You'll descend to around 10–15 metres onto open white sand, kneel or stand in the current, and wait. Within minutes, lemon sharks materialise from the blue, thick-bodied and unhurried. Caribbean reef sharks circle the periphery. Nurse sharks rest beneath you on the sand, apparently indifferent to the whole circus. Then, if the day is good, a tiger shark drifts in — broad head, striped flanks, an animal of genuine presence.

Visibility routinely runs 20–30 metres, and the shallow depth means long bottom times with no decompression worries, which is fortunate because you'll want every minute of it.

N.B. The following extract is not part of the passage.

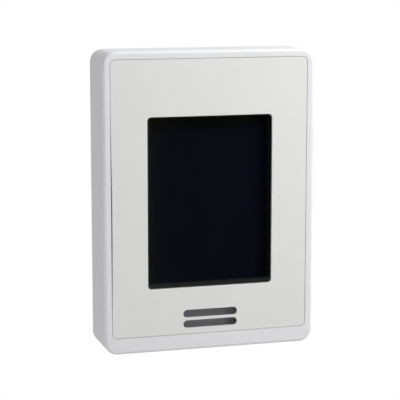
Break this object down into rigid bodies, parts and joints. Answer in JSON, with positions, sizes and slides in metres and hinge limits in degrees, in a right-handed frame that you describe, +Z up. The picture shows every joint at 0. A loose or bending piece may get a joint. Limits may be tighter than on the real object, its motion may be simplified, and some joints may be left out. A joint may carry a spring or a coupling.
{
  "type": "wall thermostat",
  "caption": "Wall-mounted room thermostat with a portrait touch display, air slots below it and a cover that swings open from a screwed base plate.",
  "frame": {"origin": "centre of the flat back face of the base plate, on the wall plane", "axes": "+Y into the wall, so the display faces -Y; +Z up, along the longest side; +X to the right seen from the front"},
  "size_m": [0.087, 0.023, 0.12],
  "materials": {
    "shell_white": "satin moulded plastic, white",
    "fascia_grey": "fine matte texture, warm light grey",
    "base_plastic": "matte moulded plastic, off-white",
    "cover_glass": "polished glass over a black display",
    "display_glass": "dark display glass, unlit",
    "touch_film": "dark conductive film",
    "foam_black": "closed-cell foam",
    "pressed_steel": "thin pressed sheet, tinned",
    "diffuser_white": "opal light guide",
    "circuit_green": "glass-fibre board with green solder mask",
    "flex_amber": "polyimide film",
    "baffle_grey": "matte dark grey plastic",
    "chip_black": "moulded epoxy",
    "terminal_green": "satin nylon, green",
    "nylon_natural": "natural nylon",
    "relay_cream": "satin moulded case",
    "screw_steel": "zinc-plated steel",
    "can_aluminium": "drawn can"
  },
  "bodies": {
    "base": {"base_plate": "base_plastic", "terminal_board": "circuit_green", "terminal_header": "terminal_green", "output_terminal": "terminal_green", "link_socket": "chip_black", "relay_1": "relay_cream", "relay_2": "relay_cream", "capacitor": "can_aluminium", "inductor": "chip_black", "bus_end_switch": "chip_black", "terminal_board_screw_1": "screw_steel", "terminal_board_screw_2": "screw_steel"},
    "cover": {"housing": "shell_white", "fascia": "fascia_grey", "display_lens": "cover_glass", "touch_sensor": "touch_film", "touch_flex": "flex_amber", "display_gasket": "foam_black", "lcd_tray": "pressed_steel", "lcd_cell": "display_glass", "backlight": "diffuser_white", "lcd_flex": "flex_amber", "main_board": "circuit_green", "lcd_connector": "nylon_natural", "touch_connector": "nylon_natural", "main_processor": "chip_black", "memory_chip": "chip_black", "radio_can": "pressed_steel", "beeper": "chip_black", "cell_holder": "nylon_natural", "coin_cell": "screw_steel", "climate_sensor": "can_aluminium", "sensor_baffle": "baffle_grey", "link_pins": "chip_black", "board_screw_1": "screw_steel", "board_screw_2": "screw_steel", "board_screw_3": "screw_steel", "board_screw_4": "screw_steel"},
    "plug": {"terminal_plug": "terminal_green"},
    "clamp_1": {"terminal_screw_1": "screw_steel"},
    "clamp_2": {"terminal_screw_2": "screw_steel"},
    "clamp_3": {"terminal_screw_3": "screw_steel"},
    "clamp_4": {"terminal_screw_4": "screw_steel"},
    "bus_end": {"bus_end_slider": "nylon_natural"},
    "lock": {"lock_screw": "screw_steel"}
  },
  "joints": [
    {"name": "cover_swing", "type": "hinge", "parent": "base", "child": "cover", "pos_m": [0, -0.0006, 0.0594], "axis": [-1, 0, 0], "range_deg": [0, 30]},
    {"name": "lock_travel", "type": "slide", "parent": "base", "child": "lock", "axis": [0, 0, -1], "range_m": [0, 0.0025]},
    {"name": "plug_pull", "type": "slide", "parent": "base", "child": "plug", "axis": [0, 0, 1], "range_m": [0, 0.007]},
    {"name": "clamp_turn_1", "type": "hinge", "parent": "plug", "child": "clamp_1", "pos_m": [-0.03241, -0.009, -0.0107], "axis": [0, 1, 0], "range_deg": [-1080, 0]},
    {"name": "clamp_turn_2", "type": "hinge", "parent": "plug", "child": "clamp_2", "pos_m": [-0.0286, -0.009, -0.0107], "axis": [0, 1, 0], "range_deg": [-1080, 0]},
    {"name": "clamp_turn_3", "type": "hinge", "parent": "plug", "child": "clamp_3", "pos_m": [-0.0248, -0.009, -0.0107], "axis": [0, 1, 0], "range_deg": [-1080, 0]},
    {"name": "clamp_turn_4", "type": "hinge", "parent": "plug", "child": "clamp_4", "pos_m": [-0.02099, -0.009, -0.0107], "axis": [0, 1, 0], "range_deg": [-1080, 0]},
    {"name": "bus_end_slide", "type": "slide", "parent": "base", "child": "bus_end", "axis": [0, 0, 1], "range_m": [0, 0.002]}
  ]
}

Day boats operate out of Freeport, with West End Diving and Neal Watson's Undersea Adventures among the well-established operators running dedicated shark dives. There are no permanent liveaboards based here, though some Bahamas liveaboard itineraries include a Tiger Beach stop. Baited dives are standard practice; the sharks are conditioned to the site, and the feed is the show.

That transparency is worth acknowledging — this is managed wildlife feeding, not a wilderness encounter. Reef condition is broadly irrelevant to the experience, though the sand flat supports little beyond scattered gorgonians and the occasional cleaning station.

Currents are generally mild, but the nature of shark-feeding dives demands calm, controlled buoyancy and the ability to stay neutrally positioned without disturbing the animals; this site is best suited to certified divers with at least a handful of logged dives behind them, and is not appropriate for snorkellers.